The NGO lamented that parents and guardians of some of the victims have solicited the help of some unscrupulous lawyers and they take the girls away from the vocational/education centres provided for them. The centre also suffers a dearth of teachers/facilitators and translators to overcome communication challenges.
Paiko also solicited the cooperation of the media during a visit to the Federal Radio Cooperation of Nigeria (FRCN). According to him, the commission has been using various strategies like Literacy by Radio, Each one-Teach one, Participatory Rural Appraisal and production of Primers, all radio-based programmes to reach out to its target audience.
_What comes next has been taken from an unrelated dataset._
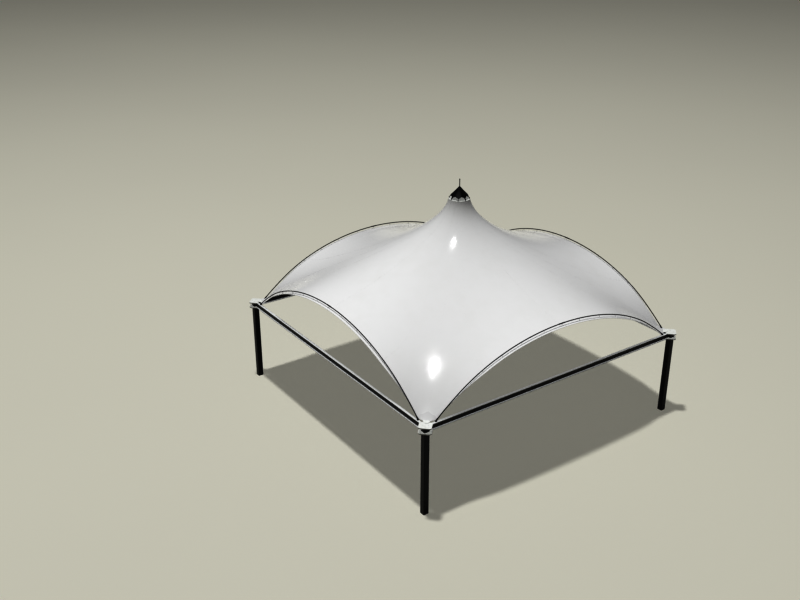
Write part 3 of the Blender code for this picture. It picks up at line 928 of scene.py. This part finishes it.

He also disclosed that another programme to educate women on vocational skills is being packaged as part of the post literacy programme.
He added that the commission is ready to provide and pay teachers, and provide educational materials for stakeholders who establish learning\skill acquisition centres. “Equipment would also be provided for those who get trained in vocational education,” he added.
Advocacy visits of the commission have resulted in it being incorporated into a ten-year literacy projects of the United States Agency for International Development (USAID).
There is a need for NMEC to intensify its sensitisation and awareness on the advantages of girl child education at the rural level to change orientation of parents and guardians. Aside providing awareness, NMEC should work assiduously with the relevant agencies to ensure the provision of primary schools especially within trekking distances of communities to encourage the level of attendance. Appropriate hygiene facilities should also be provided in the schools.
For women and child bearing mothers who can no longer be incorporated into the formal education system, training in vocational skills relevant to their communities would suffice. For instance, it would almost be a waste to train a northern woman in the skill of hairdressing for certain exotic hairstyles as northern women cover their hair due to cultural orientation. They would be better suited in tailoring, small business know how and other skills.